From the earliest information of this area, which is in 1803, history tells us that the first Presbyterian Church established in what is now Crittenden County grew out of brush-arbor services that were held at Dickey Spring, by a Presbyterian minister, Rev. William Dickey. Rev. Dickey had a home site located close to the spring. He was known to also hold services at his home.

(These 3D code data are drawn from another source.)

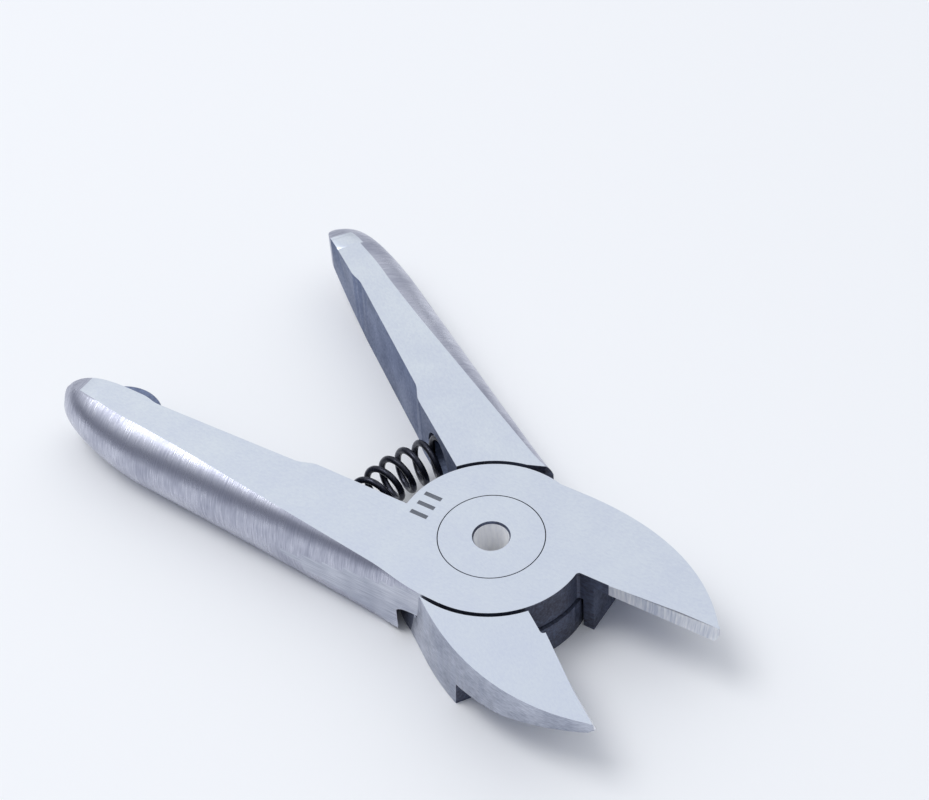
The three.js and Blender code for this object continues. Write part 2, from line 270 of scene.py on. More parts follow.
class Finish(Enum):
    """Every surface that the levers and the rivet show."""

    # Tool steel off a surface grinder: satin, almost even, with faint specks and clouding.
    SURFACE_GROUND = SteelFinish(
        "surface_ground_steel", "#dde3ea", "#d0d6e2", 0.3, 0.38, Grain((0.25, 0.5, 0.25), 0.0012)
    )
    # Drawn over a belt across the handle: coarse scratches that run round the nose.
    BELT_CROSS = SteelFinish(
        "belt_ground_nose", "#cdcfdb", "#9c9fb0", 0.2, 0.42, Grain((2.2, 0.15, 2.2), 0.03), 1.0, 1.0
    )
    # Ground by hand on a wheel along the handle: long streaks lengthwise.
    WHEEL_ALONG = SteelFinish(
        "wheel_ground_flat",
        "#d6d9e2",
        "#a6abba",
        0.34,
        0.5,
        Grain((0.2, 3.0, 0.12), 0.02),
        bump_strength=0.8,
    )
    # The jaw's back, ground round its curve.
    JAW_BACK = SteelFinish(
        "wheel_ground_jaw_back", "#c6cad6", "#9096a6", 0.34, 0.5, Grain((0.8, 0.8, 0.14), 0.015)
    )
    # Honed square across the cutting edge: bright, with separate strokes.
    HONED = SteelFinish(
        "honed_edge", "#ffffff", "#c3c9d6", 0.4, 0.55, Grain((3.0, 0.3, 3.0), 0.02), 0.75
    )
    # Scale left by hardening: blue-grey, dull, slightly pitted.
    OXIDE = SteelFinish(
        "blue_grey_oxide", "#7c88a6", "#59647f", 0.42, 0.6, Grain((0.35, 0.35, 0.35), 0.02), 0.5
    )
    # The same scale where it is thick and oily, in the throat and the lap; its dark colour is also
    # painted shade in the lap, the root corner, the shoulder step and the bore's chamfer.
    DARK_OXIDE = SteelFinish(
        "black_oxide_and_painted_shade", "#5c657c", "#2f2d3a", 0.35, 0.55, Grain((0.3, 0.6, 0.3), 0.02), 0.4
    )
    # Reamed bore of the rivet, painted plain white and not metallic so that it reads bright:
    # painted light, fairly even.
    BORE_PAINTED_WHITE = SteelFinish(
        "reamed_bore", "#ffffff", "#e8eaf0", 0.4, 0.55, Grain((0.3, 0.3, 2.0), 0.004), 0.0
    )
    # Acid etching: matt grey.
    ETCHED = SteelFinish(
        "etched_grey", "#70757f", "#5c6069", 0.55, 0.7, Grain((0.1, 0.1, 0.1), 0.004), 0.3
    )


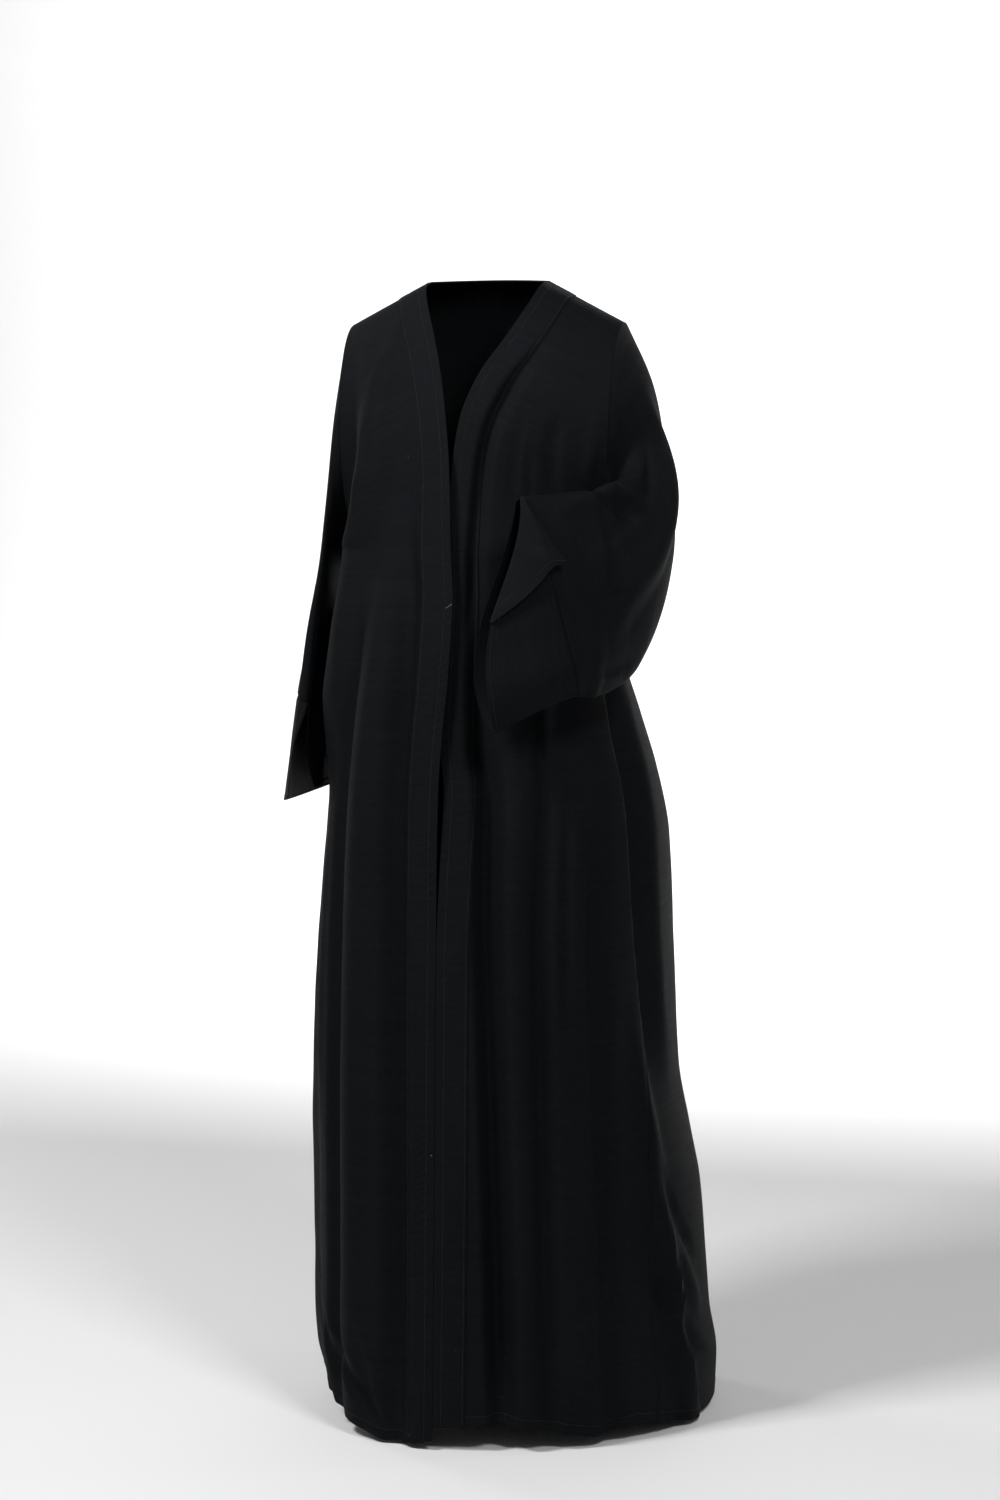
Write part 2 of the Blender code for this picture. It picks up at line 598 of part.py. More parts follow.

Other sources of our past history, some by J. N. Dean and also from The Travis Family history by Rev. James F. Price, tells us that there was also a cemetery located near this site. There is nothing now to show there were any graves there. From these sources we know that Daniel Travis, the first Travis (from this line) to come to Livingston Co. (now Crittenden) is buried here. Daniel served in the American Revolution in South Carolina under Capt. Edward Lacey's Co. John and Benjamin Wheeler, young sons of John and Susannah Clark Wheeler are also buried in the old cemetery. Probably several more members of pioneer families are buried in this place, but nothing to tell of us their lives or deaths.

Sunday, November 1, 2009

Frances Presbyterian - Marked In Time

Frances Presbyterian Church held it's 100th Anniversary Celebration of the church on June 7, 2009. The tiny community of Frances is located about 7 miles south of Marion on S.R. 70.

In December 1908, Rev. James F. Price and Rev. A.J. Thompson held a series of evangelistic services at Oliver School near Frances under the auspices of the Crayne Presbyterian Church.

Accordingly on the afternoon of February 25, 1909, the group who had petitioned the Presbytery to organize them into a church, met again with thirty-five charter members.

The church was dedicated in 1910. The building was built on land donated by George L. Whitt, who also donated the land for the cemetery. The first pastor was the Rev. A. J. Thompson, who served for many years. Some of the early active members were the Matthews, Pogue, and Whitt families.

On June 7, 2009 at the 100th Anniversary nearly 100 people attended the services. The church grounds, home to 28 members and an average congregation of 25, hosted an array of activities to mark the centennial festivities, including burial of a time capsule by pastors Butch Gray, and A. C. Hodge to mark the occasion.

A granite marker donated by Henry and Henry Monuments in Marion will forever denote the location of the underground museum. (shown in the photo above)

Also in attendance that day was D. E. Owen, who was honored as the person with the longest membership, who has been on the rolls for 75 years. The congregation's oldest member, however, is Elsie Stone, who is 87.